# 1960's Texaco Slot car kit



## BTTFDMC1984 (Jan 23, 2012)

IDK if this is the right section for this but i'd though I'd show off something i found in 2010 in a bookstore

the box:


















inside the box:









russkit "23" & knock off never used









parts still in bag never opened and decals never used









some kind of burn or something on the body









not too bad right? only cost me 2 bucks was that too much for it? and any one have any more info on it and how one was able to get it? what i have seen is they were a promo after you bought so much oil or something.


----------



## Jim Norton (Jun 29, 2007)

Never ever seen that!

Jim Norton
Huntsville, AL


----------



## WesJY (Mar 4, 2004)

Me either! Sweet find! :thumbsup:

Wes


----------



## ParkRNDL (Mar 20, 2002)

WOW very cool... :thumbsup:

--rick


----------



## slotcarman12078 (Oct 3, 2008)

That is wild!! :thumbsup::thumbsup: Bummer someone used the body for a cigarette rest.


----------



## Marty (Oct 20, 1999)

That was a 1966 one year only give away. When you bought 6 gallons of gas you could buy the car. Tha body is a pre-painted Vanwall. The friction drive was a novel idea, but I have heard it did not work out too well. Here is mine:



I bought it assembled and I never took it apart for fear of losing pieces. It has never been run because I don't want to mess it up.

If you are interested in selling it, LMK

Thanks,
Marty
marysville, OH
[email protected]


----------



## NTxSlotCars (May 27, 2008)

These are great, historically significant slot cars.
As far as we know, there will never be anymore Texaco slot cars produced.


----------



## 1970AMX (Feb 3, 2011)

I think it was money well spent. Congrats. I would have bought it even though I am diecast, just because it is neato.


----------



## BTTFDMC1984 (Jan 23, 2012)

1970AMX said:


> I think it was money well spent. Congrats. I would have bought it even though I am diecast, just because it is neato.

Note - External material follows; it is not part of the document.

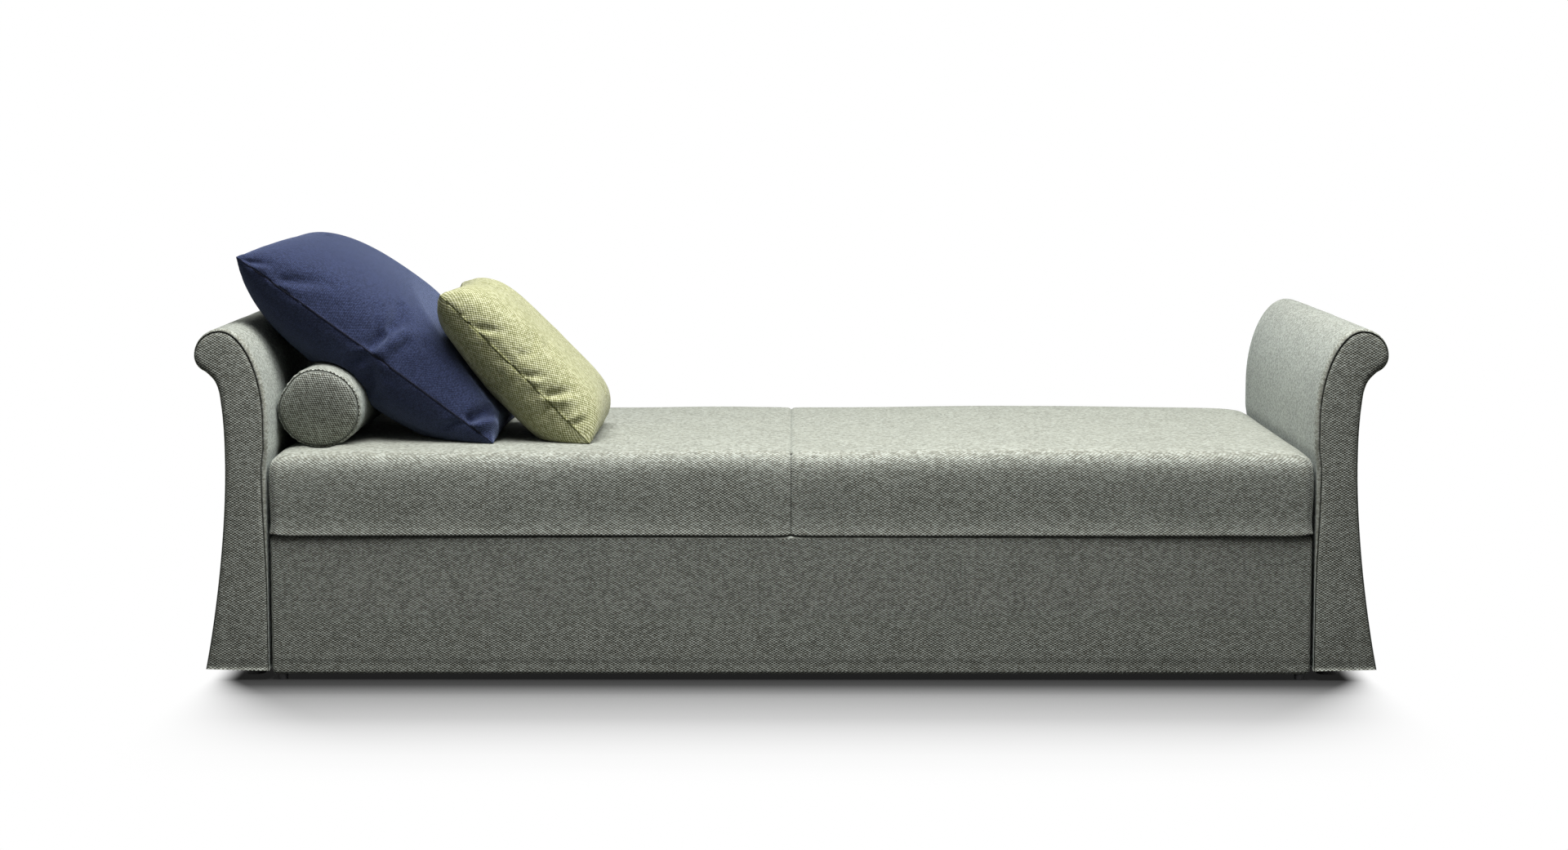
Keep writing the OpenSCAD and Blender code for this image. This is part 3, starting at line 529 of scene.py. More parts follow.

I'm Die Cast collector too and i like the novel items from gas stations and when i saw this i was "oh this looks neat and old. I thought it would be missing parts and i was happy every thing was still in it unused.


----------



## slotcarman12078 (Oct 3, 2008)

Hmmm... Marty's is discolored in the same spot?? Maybe not a burn then??


----------



## BTTFDMC1984 (Jan 23, 2012)

slotcarman12078 said:


> Hmmm... Marty's is discolored in the same spot?? Maybe not a burn then??


yeah i noticed that too the same discolorration is on the bag that holds the parts. a reaction to the tape/plastics/metal/rubber in the 40+ years of being stuck in the same spot?


----------



## BTTFDMC1984 (Jan 23, 2012)

*update* i had found another slot car blog site and after posting the pics i asked one of the experts on this and what he told me it's a bit of a rare one with the knock off in a bag a guy had about 4 or 5 of them all lose knock offs and it was a bit rare to have the russkit 23 and not a 22 (people would replace the 22 for the 23). Even with the body the way it is with the warped rear end and bit of a cracked front nose this one is in the $100 rage. Not that I plan on selling it but it's nice i can make my $2 and then some back if i ever plan on selling it.


----------